Dia tertangkap saat memata-matai, berkeliling ke berbagai bagian Uni Soviet untuk menjalin hubungan spionase dan mendistribusikan literatur ilegal anti-Soviet Zionis. Setelah kembali ke Israel, ia bekerja untuk intelijen militer di departemen Rusia yang baru. Sekarang dia mengungkapkan kekecewaannya atas migrasi Rusia.
“Orang-orang yang sangat saya inginkan datang ke sini ternyata kelompok sayap kanan dan nasionalis. Sekarang mereka beralih ke sisi yang paling fanatik dan ekstrem. Saya mengambil bagian dalam membawa musuh saya ke sini. Avigdor Lieberman adalah seorang pemukim. Secara politik, dia adalah musuh saya,” tambahnya.
Pada tanggal 15 Mei 1948, sekitar 750 ribu orang Palestina diusir ke kamp-kamp pengungsi yang masih ada di Tepi Barat, Gaza, Yordania, Suriah dan Lebanon setelah pembentukan Israel pada tahun 1948. Orang-orang Palestina sangat menderita ketika Tepi Barat dan Gaza jatuh ke tangan Israel selama perang 1967.
Jutaan orang Palestina, termasuk mereka yang mengungsi dengan berdirinya Israel, sekarang mendapati diri mereka harus hidup di bawah pendudukan militer, serta ekspansionisme Israel lebih lanjut di tanah mereka.

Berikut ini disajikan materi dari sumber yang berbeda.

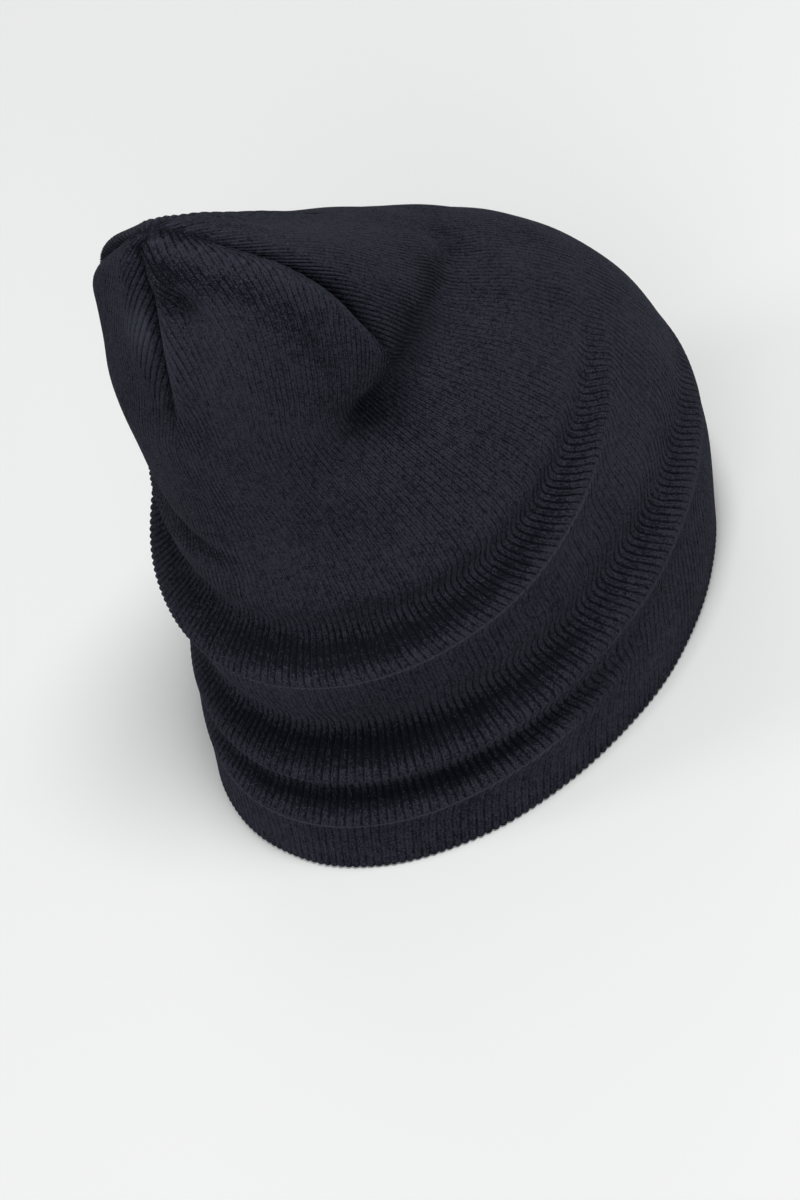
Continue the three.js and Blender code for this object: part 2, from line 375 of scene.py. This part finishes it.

Menurut data Palestina, sekitar 640 ribu pemukim Yahudi sekarang tinggal di 196 pemukiman yang dibangun dengan persetujuan pemerintah Israel dan lebih dari 200 pos pemukim yang dibangun tanpa persetujuannya di Tepi Barat yang diduduki dan Yerusalem Timur. Hukum internasional menganggap Tepi Barat dan Yerusalem Timur sebagai wilayah pendudukan dan menganggap semua aktivitas pembangunan permukiman Yahudi di sana ilegal.